◆ TASK TO CARRY OUT
Go over the entries below line by line, copying each one that contains the word "Blender".
···
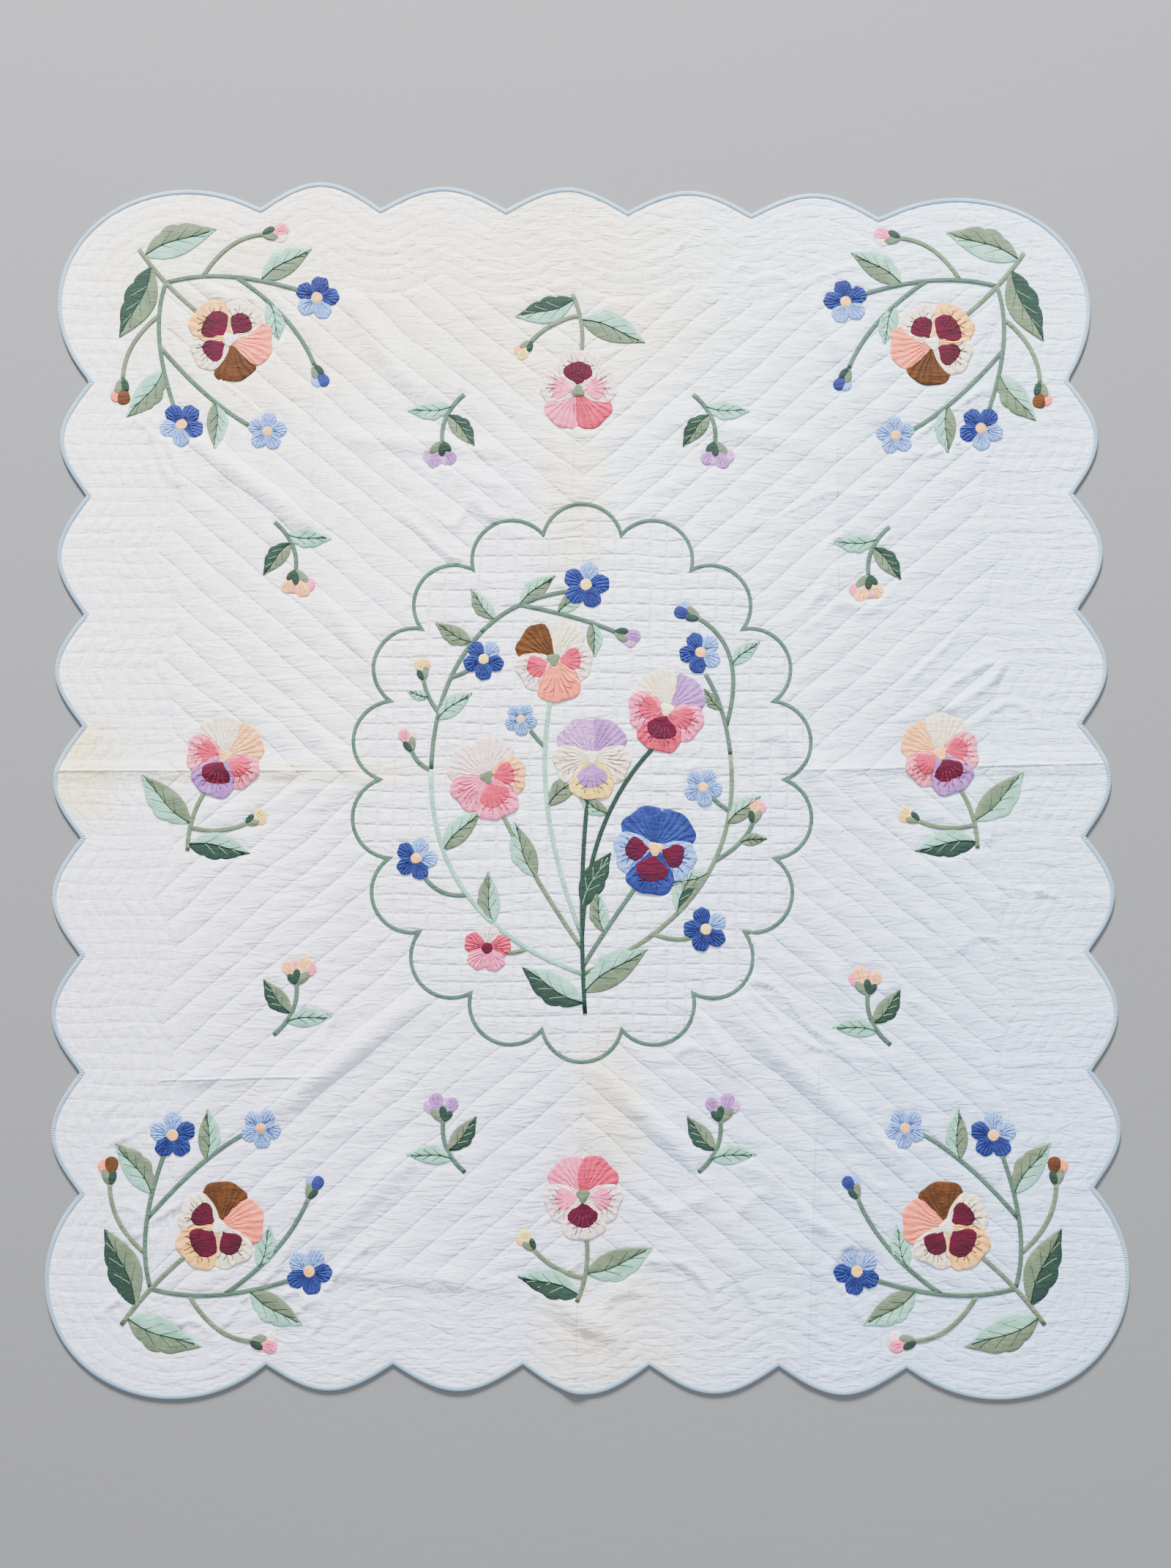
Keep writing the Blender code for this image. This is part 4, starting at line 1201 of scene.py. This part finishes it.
def sew_greenery(motif, place):
    """Stems, leaves and buds of one motif."""
    curves = stem_curves(motif)
    work = Applique(place)
    for leaf in motif.leaves:
        sew_leaf(work, leaf, curves)
    for number, (stem, curve) in enumerate(zip(motif.stems, curves)):
        points = [bezier(*curve, t) for t in shares(18)]
        work.tape(points, STEM_WIDTH, stem.cloth, LAYER * (1 - 0.04 * number))
        covered.append(placed(ribbon(points, STEM_WIDTH), place))
    for bud in motif.buds:
        sew_bud(work, bud, bud.look or place.look, curves)
    return work.finish(place.name + "_greenery", "green_prints")


def sew_flower(flower, place, number):
    """One flower of a motif."""
    work = Applique(place)
    bloom = BLOOMS[flower.look or place.look]
    sew = sew_pansy if flower.kind == "pansy" else sew_blossom
    sew(work, flower, bloom)
    covered.append(placed(flower_outline(flower), place))
    return work.finish(f"{place.name}_{flower.kind}_{number}", FLOWER_SLOTS[flower.kind])


def sew_motifs():
    """Every motif of the quilt; returns its pieces."""
    made = []
    for motif, place in PLACES:
        made.append(sew_greenery(motif, place))
        for number, flower in enumerate(motif.flowers, 1):
            made.append(sew_flower(flower, place, number))
    return made


# The ring, the binding and the quilted body

def sew_ring(line):
    """The green tape of the ring."""
    shape = bmesh.new()
    carry(shape, tape_section(RING_TAPE_WIDTH, 0.0), stations(line, True), closed=True)
    mesh = shape_mesh("ring_tape_sewn", shape)
    lay_on_quilt(mesh, QUILT)
    return add_piece("ring_tape_sewn", mesh, ["ring green"], ["ring_tape"])


def sew_binding(outline):
    """The pale blue strip that wraps the edge."""
    section = [(-depth, height) for depth, height in BINDING_SECTION]
    shape = bmesh.new()
    carry(shape, section, stations(outline, True), closed=True)
    mesh = shape_mesh("binding_sewn", shape)
    lay_on_quilt(mesh, 0.0)
    made = add_piece("binding_sewn", mesh, ["binding blue"], ["binding"])
    length = sum((b - a).length for a, b in zip(outline, outline[1:] + outline[:1]))
    return made


def grid_shape(low_x, high_x, cell):
    """A flat grid from foot to head."""
    shape = bmesh.new()
    columns, rows = round((high_x - low_x) / cell), round(2 * REACH_Y / cell)
    bmesh.ops.create_grid(shape, x_segments=columns, y_segments=rows, size=0.5)
    bmesh.ops.scale(shape, vec=(high_x - low_x, 2 * REACH_Y, 1), verts=shape.verts[:])
    bmesh.ops.translate(shape, vec=((low_x + high_x) / 2, 0, 0), verts=shape.verts[:])
    return shape


def trim_to(shape, outline, cell):
    """Cut a grid to the outline: far points go, and near ones are drawn in to it."""
    verts = shape.verts[:]
    x, y = flat_places([vert.co for vert in verts])
    edge, near_x, near_y = reach_to(x, y, outline)
    for i in np.nonzero((edge < TUCK) & (edge > -cell))[0]:
        way = Vector((x[i] - near_x[i], y[i] - near_y[i])) * (1 if edge[i] > 0 else -1)
        verts[i].co.xy = Vector((near_x[i], near_y[i])) + way.normalized() * TUCK
    gone = [verts[i] for i in np.nonzero(edge <= -cell)[0]]
    bmesh.ops.delete(shape, geom=gone, context="VERTS")
    drop_stray_faces(shape, outline)


def drop_stray_faces(shape, outline):
    """Take away the faces at a grid's rim that span a notch of the outline."""
    rim = [face for face in shape.faces if any(vert.is_boundary for vert in face.verts)]
    centres = [face.calc_center_median() for face in rim]
    inside = reach_to(*flat_places(centres), outline)[0]
    stray = [face for face, depth in zip(rim, inside) if depth < TUCK / 2]
    bmesh.ops.delete(shape, geom=stray, context="FACES")


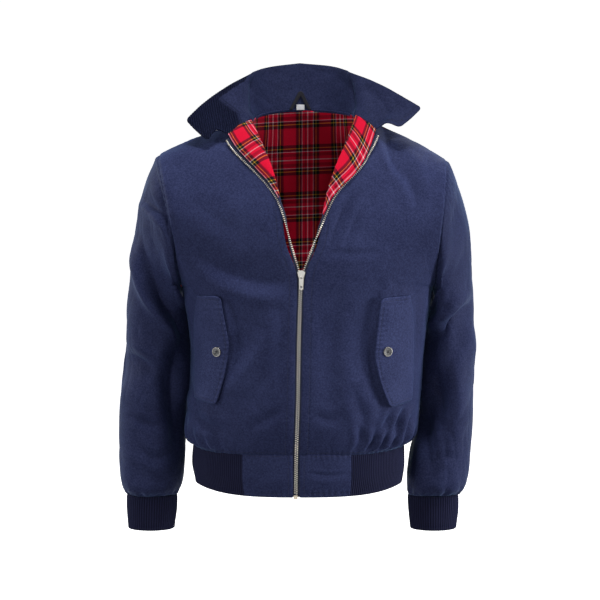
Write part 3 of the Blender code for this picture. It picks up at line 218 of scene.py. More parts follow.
···
◆ WRITTEN ANSWER
Keep writing the Blender code for this image. This is part 4, starting at line 1201 of scene.py. This part finishes it.
Write part 3 of the Blender code for this picture. It picks up at line 218 of scene.py. More parts follow.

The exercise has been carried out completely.